CNN-specific training discipline:

Data augmentation matters more than architecture. Random crops, flips, colour jitter, AutoAugment, RandAugment. Each adds points; the architectural difference between ResNet-50 and ResNet-101 is often dwarfed by augmentation.
Batch normalisation has been a default since ResNet. GroupNorm is preferred for very small batches.
Mixup, CutMix — input augmentation strategies that interpolate between samples.
Label smoothing — soften the one-hot label to 0.9 / (rest divided by num_classes - 1). Small consistent gain.
Learning rate warmup + cosine decay — same recipe as transformers.

Inference optimisation

For deploying CNNs:

Quantisation (INT8) — typically 2-4× faster on supported hardware with < 1% accuracy loss.
Pruning — remove low-magnitude weights. Unstructured pruning compresses but doesn't speed up much; structured (channel) pruning does.
Knowledge distillation — train a smaller model to imitate a larger one. Often recovers most of the accuracy gap.
TensorRT, ONNX Runtime, Core ML — runtime libraries that fuse layers, optimise memory, target specific hardware. Substantial speed-ups for deployment.

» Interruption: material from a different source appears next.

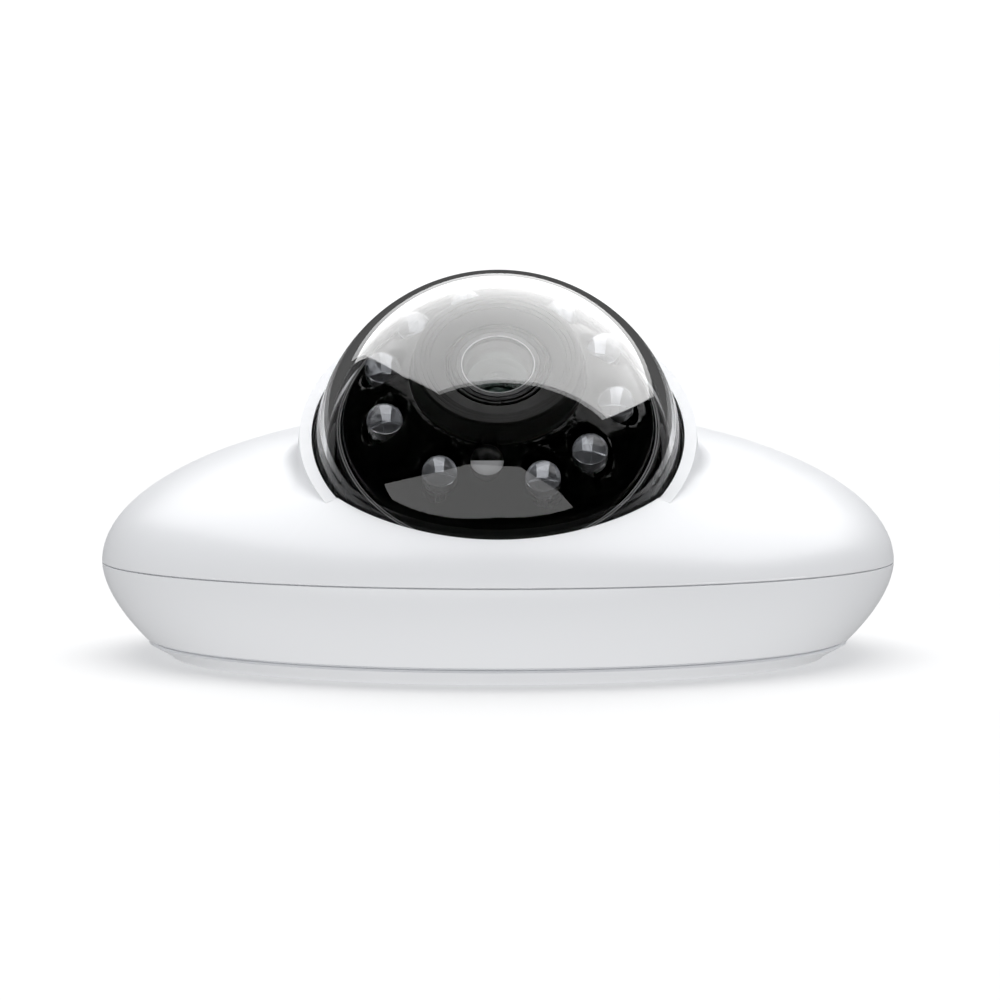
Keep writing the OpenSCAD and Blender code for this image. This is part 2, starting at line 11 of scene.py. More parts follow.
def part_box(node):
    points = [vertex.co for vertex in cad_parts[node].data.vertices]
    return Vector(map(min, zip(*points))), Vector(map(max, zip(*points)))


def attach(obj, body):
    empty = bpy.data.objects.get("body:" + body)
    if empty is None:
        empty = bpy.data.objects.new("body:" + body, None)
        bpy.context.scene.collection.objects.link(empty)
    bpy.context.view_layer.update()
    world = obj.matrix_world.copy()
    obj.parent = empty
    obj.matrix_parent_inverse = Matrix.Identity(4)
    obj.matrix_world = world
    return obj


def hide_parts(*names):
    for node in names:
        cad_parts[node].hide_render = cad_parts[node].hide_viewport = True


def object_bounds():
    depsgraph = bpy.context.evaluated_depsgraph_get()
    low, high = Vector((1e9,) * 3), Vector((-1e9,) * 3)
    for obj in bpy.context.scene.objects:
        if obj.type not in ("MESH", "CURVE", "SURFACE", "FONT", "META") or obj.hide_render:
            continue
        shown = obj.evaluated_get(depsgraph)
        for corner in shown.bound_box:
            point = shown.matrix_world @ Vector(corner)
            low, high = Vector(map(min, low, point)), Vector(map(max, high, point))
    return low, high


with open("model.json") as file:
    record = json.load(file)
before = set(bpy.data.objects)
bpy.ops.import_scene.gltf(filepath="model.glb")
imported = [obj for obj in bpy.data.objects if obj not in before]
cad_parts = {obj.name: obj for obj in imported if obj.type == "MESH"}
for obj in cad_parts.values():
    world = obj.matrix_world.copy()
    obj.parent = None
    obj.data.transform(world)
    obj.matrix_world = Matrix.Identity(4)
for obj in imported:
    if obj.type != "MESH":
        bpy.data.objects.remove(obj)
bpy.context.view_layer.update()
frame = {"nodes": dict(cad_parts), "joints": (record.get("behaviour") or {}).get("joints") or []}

A typical deployment chain: train in PyTorch → export to ONNX → optimise with TensorRT → serve. Each step gives maybe 1.5-3× speedup.

What to skip

Old recipes (LeNet, AlexNet, VGG) — historical interest only. Don't deploy.
Hand-designed architectures from scratch — neural architecture search and pretrained backbones beat hand-tuning.
Custom normalisations — BatchNorm or GroupNorm; the more recent variants rarely matter.

A starting point for new vision projects

For a typical "I need to recognise / detect / segment something":

Define the task and gather data. Smallest part of the project to write down; biggest to do well.
Use pretrained backbone. ConvNext-base or DINOv2-base for a strong baseline. EfficientNet-B0 for size-constrained.
Fine-tune on your data with strong augmentation. RandAugment + label smoothing.
Profile and quantise for deployment.

This produces a competitive baseline in days instead of weeks. Push for transformer backbones only when you have data and compute.